The system of reparations set up in Versailles had the consequence of runaway inflation. From 1922 the mark lost ground against the dollar. In November 1918 the mark was worth 25¢, and by 1922 it was down to 400 marks to the dollar. By the summer of 1923, 4,000 marks to the dollar was a crisis. By November 1923, the purchasing power of money was being halved almost hourly. Germans rushed to convert their savings, if they had any, to durable goods. The endurable image of wheelbarrows of money to buy a loaf of bread is comically accurate. It took 4 million marks to obtain a single US dollar.
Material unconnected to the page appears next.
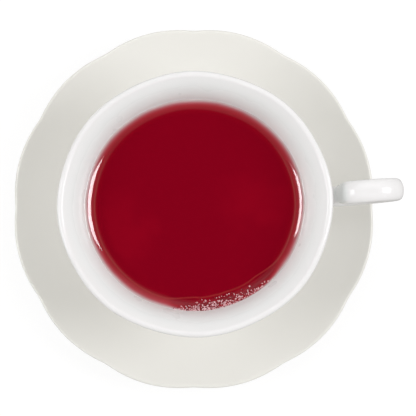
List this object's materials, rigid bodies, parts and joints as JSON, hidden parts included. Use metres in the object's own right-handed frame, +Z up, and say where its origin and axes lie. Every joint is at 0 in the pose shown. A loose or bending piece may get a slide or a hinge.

On November 8, 1923,Hitler, Hermann Goring and the Sturmarbeitelung surrounded the Bavarian leadership as they were speaking at a beer hall in Munich. Firing a pistol shot, Hitler ran to the podium and declared a revolution. Herding the Bavarian politicians into a back room, he tried to force them to step aside. When they refused, he announced their resignation anyway. Working with World War I hero General Erich Ludendorff, they held the leadership overnight and marched on Munich the next day. The Army did not join them, and sixteen Nazis and three policemen were killed. The Nazi martyred their dead, inscribing their names into every party member's identification papers.
The Germans asked the French to end reparations. The French refused, but the Germans defaulted anyway. A plan to stop the runaway inflation did not allow for the end of reparations, but succeeded in stabilizing the German monetary system by devaluing the mark. A fixed sum was set in 1921. It worked well until the depression. The plan started a three-way payment system that was essentially a global pyramid scheme. The Americans lent money to Germany to rebuild, and Germany paid reparations to the British and French. The British and the French paid their war loans to the Americans. Two things prevented the system from working: the Versailles Treaty never defined how much, or for how long, the Germans would pay; and the possibility of the Americans running out of money was never taken into account.
So, in 1929, when the American economy collapsed, the German economy collapsed, and the British and French economy collapsed. The worldwide depression hit Germany as hard or harder then everywhere else. By 1932 the Nazis were making significant gains in the Reichstag, the Weimar Republic's government. Street battles between Ernst Röhm's SA and communists, socialists, and Social Democrats were frequent. Newspapers that criticized the Nazis were ransacked and their editors intimidated or murdered. Voter intimidation and election fraud were rife on all sides. Nevertheless, Hitler was not elected President. Paul von Hindenburg was reelected President of the Weimar Republic.
The Nazi Party was in danger of being eclipsed. Backroom negotiations benefited Hitler. In 1933, Adolf Hitler forced a compromise that would make him Chancellor of Germany. Hindenburg, tired of the street violence, thought that if he appointed Hitler Chancellor, that would be enough for the “Bohemian Corporal.” Within a year he was dead, and Hitler folded the powers of the Presidency into the Chancellery. Adolf Hitler was the Führer of Germany.